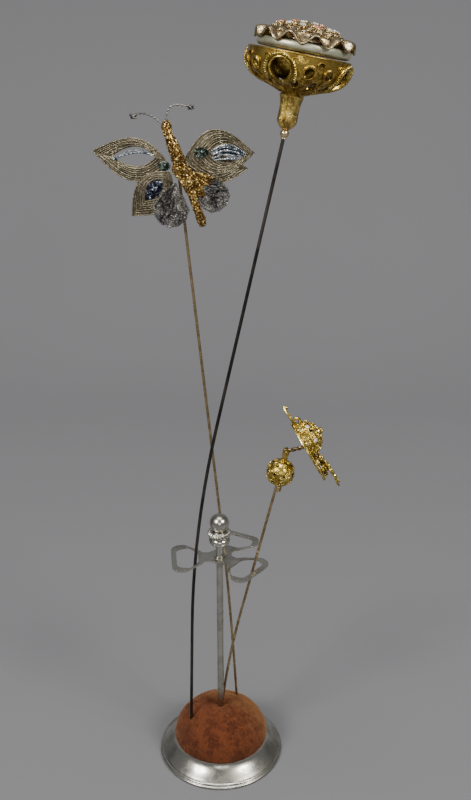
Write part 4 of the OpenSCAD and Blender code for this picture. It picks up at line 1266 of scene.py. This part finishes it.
def jewelled_top():
    """The pierced dome with its curls, cups and stones."""
    profile = [(2.1, 35.2), (15.4, 34.2), (15.8, 34.5)] + [
        (r, dome_height(r)) for r in (15.6, 15.2, 14.4, 13.2, 11.6, 9.8, 7.8, 5.6, 3.4, 2.1)]
    shell = add_object("dome_shell", Shape().lathe(profile, 96, loop=True).mesh("dome_shell", top_place),
                       ["rose_gilt"])
    bed = Shape().grid([[dome_frame(r, 360 * (j + 0.5 * (ring % 2)) / 20, 0.25).translation for j in range(20)]
                        for ring, r in enumerate((3.6, 7.8, 12.9, 14.8))])
    wires = grow("dome_curls", bed.mesh("dome_curls", top_place), "curl", "rose_gilt", size=1.25, wire=0.3, seed=24)
    give(join_pieces("jewelled_dome", sharpen(shell, 50), wires), "basket_pin", "rose_gilt", "top_dome")

    cups, clear, coral = Shape(), Shape(), Shape()
    for spot, is_coral in stone_seats():
        cups.join(claw_cup(1.45), spot)
        (coral if is_coral else clear).join(cut_stone(1.42), spot)
    give(sharpen(add_object("dome_stone_cups", cups.mesh("dome_stone_cups", top_place), ["pale_gilt"]), 50),
         "basket_pin", "pale_gilt", "stone_cups")
    for name, stones, slot, node in (("dome_clear_stones", clear, "clear_paste", "clear_stones"),
                                     ("dome_coral_stones", coral, "coral_paste", "coral_stones")):
        made = add_object(name, stones.mesh(name, top_place), [slot])
        give(flat_faces(made), "basket_pin", slot, node)
    nut = Shape().lathe([(0, 41.9), (0.9, 41.8), (1.5, 41.5), (2.1, 41.2), (2.2, 40.9), (2.0, 40.6),
                         (0.95, 40.5), (0, 40.5)], 32)
    give(sharpen(add_object("dome_button", nut.mesh("dome_button", basket_place), ["pale_gilt"]), 60),
         "basket_pin", "pale_gilt", "tie_nut")


# ---- The butterfly pin ----

def leaf(root, tip, up, down, steps=44):
    """A pointed leaf from root to tip that bulges by up and down on its two sides."""
    root, tip = Vector(root), Vector(tip)
    side = Vector((root.y - tip.y, tip.x - root.x)).normalized()
    def swell(t):
        return math.sin(math.pi * t ** 0.85)
    lower = [root + (tip - root) * (i / steps) - side * down * swell(i / steps) for i in range(steps + 1)]
    upper = [root + (tip - root) * (i / steps) + side * up * swell(i / steps) for i in range(steps - 1, 0, -1)]
    return lower + upper


def wing_frame(depth, sweep):
    """A wing's frame: X outwards, Y up, and Z towards the front."""
    return (Matrix.Rotation(math.radians(sweep), 4, "Z") @ Matrix.Translation((0, depth, 0))
            @ Matrix.Rotation(math.radians(90), 4, "X"))


def wire_rows(outer, hole, count, wander, cup=1.2):
    """Closed rows of wire from a wing's edge in to its opening."""
    rows = []
    size = max(p.length for p in outer)
    for k in range(count):
        t = k / (count - 1)
        row = []
        for i, (a, b) in enumerate(zip(outer, hole)):
            spot = a.lerp(b, t ** 0.92)
            stray = wander.uniform(-0.05, 0.05) + 0.06 * math.sin(i * 0.31 + k * 1.9)
            away = (b - a).normalized() if (b - a).length > 0.01 else Vector((0, 0))
            spot = spot + away * stray
            lift = 0.35 * math.sin(math.pi * t) - cup * (spot.length / size) ** 2
            row.append(Vector((spot.x, spot.y, lift + 0.16 * (-1) ** k)))
        rows.append(row)
    return rows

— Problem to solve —
Write the listing out again, exactly as it reads.

— Expected answer —
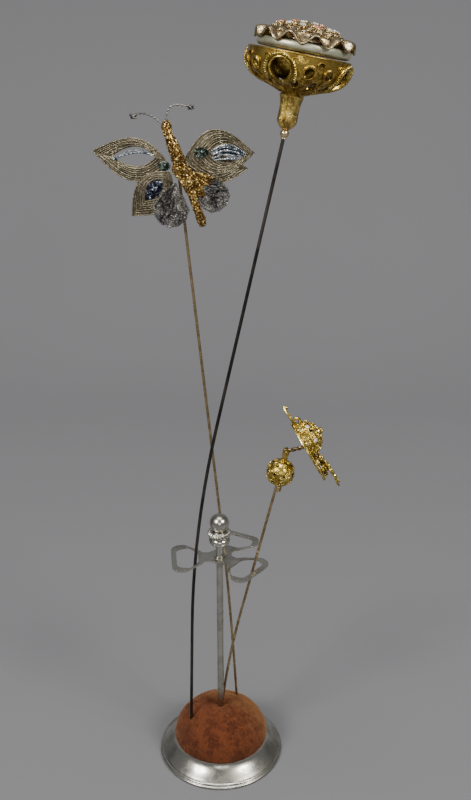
Write part 4 of the OpenSCAD and Blender code for this picture. It picks up at line 1266 of scene.py. This part finishes it.
def jewelled_top():
    """The pierced dome with its curls, cups and stones."""
    profile = [(2.1, 35.2), (15.4, 34.2), (15.8, 34.5)] + [
        (r, dome_height(r)) for r in (15.6, 15.2, 14.4, 13.2, 11.6, 9.8, 7.8, 5.6, 3.4, 2.1)]
    shell = add_object("dome_shell", Shape().lathe(profile, 96, loop=True).mesh("dome_shell", top_place),
                       ["rose_gilt"])
    bed = Shape().grid([[dome_frame(r, 360 * (j + 0.5 * (ring % 2)) / 20, 0.25).translation for j in range(20)]
                        for ring, r in enumerate((3.6, 7.8, 12.9, 14.8))])
    wires = grow("dome_curls", bed.mesh("dome_curls", top_place), "curl", "rose_gilt", size=1.25, wire=0.3, seed=24)
    give(join_pieces("jewelled_dome", sharpen(shell, 50), wires), "basket_pin", "rose_gilt", "top_dome")

    cups, clear, coral = Shape(), Shape(), Shape()
    for spot, is_coral in stone_seats():
        cups.join(claw_cup(1.45), spot)
        (coral if is_coral else clear).join(cut_stone(1.42), spot)
    give(sharpen(add_object("dome_stone_cups", cups.mesh("dome_stone_cups", top_place), ["pale_gilt"]), 50),
         "basket_pin", "pale_gilt", "stone_cups")
    for name, stones, slot, node in (("dome_clear_stones", clear, "clear_paste", "clear_stones"),
                                     ("dome_coral_stones", coral, "coral_paste", "coral_stones")):
        made = add_object(name, stones.mesh(name, top_place), [slot])
        give(flat_faces(made), "basket_pin", slot, node)
    nut = Shape().lathe([(0, 41.9), (0.9, 41.8), (1.5, 41.5), (2.1, 41.2), (2.2, 40.9), (2.0, 40.6),
                         (0.95, 40.5), (0, 40.5)], 32)
    give(sharpen(add_object("dome_button", nut.mesh("dome_button", basket_place), ["pale_gilt"]), 60),
         "basket_pin", "pale_gilt", "tie_nut")


# ---- The butterfly pin ----

def leaf(root, tip, up, down, steps=44):
    """A pointed leaf from root to tip that bulges by up and down on its two sides."""
    root, tip = Vector(root), Vector(tip)
    side = Vector((root.y - tip.y, tip.x - root.x)).normalized()
    def swell(t):
        return math.sin(math.pi * t ** 0.85)
    lower = [root + (tip - root) * (i / steps) - side * down * swell(i / steps) for i in range(steps + 1)]
    upper = [root + (tip - root) * (i / steps) + side * up * swell(i / steps) for i in range(steps - 1, 0, -1)]
    return lower + upper


def wing_frame(depth, sweep):
    """A wing's frame: X outwards, Y up, and Z towards the front."""
    return (Matrix.Rotation(math.radians(sweep), 4, "Z") @ Matrix.Translation((0, depth, 0))
            @ Matrix.Rotation(math.radians(90), 4, "X"))


def wire_rows(outer, hole, count, wander, cup=1.2):
    """Closed rows of wire from a wing's edge in to its opening."""
    rows = []
    size = max(p.length for p in outer)
    for k in range(count):
        t = k / (count - 1)
        row = []
        for i, (a, b) in enumerate(zip(outer, hole)):
            spot = a.lerp(b, t ** 0.92)
            stray = wander.uniform(-0.05, 0.05) + 0.06 * math.sin(i * 0.31 + k * 1.9)
            away = (b - a).normalized() if (b - a).length > 0.01 else Vector((0, 0))
            spot = spot + away * stray
            lift = 0.35 * math.sin(math.pi * t) - cup * (spot.length / size) ** 2
            row.append(Vector((spot.x, spot.y, lift + 0.16 * (-1) ** k)))
        rows.append(row)
    return rows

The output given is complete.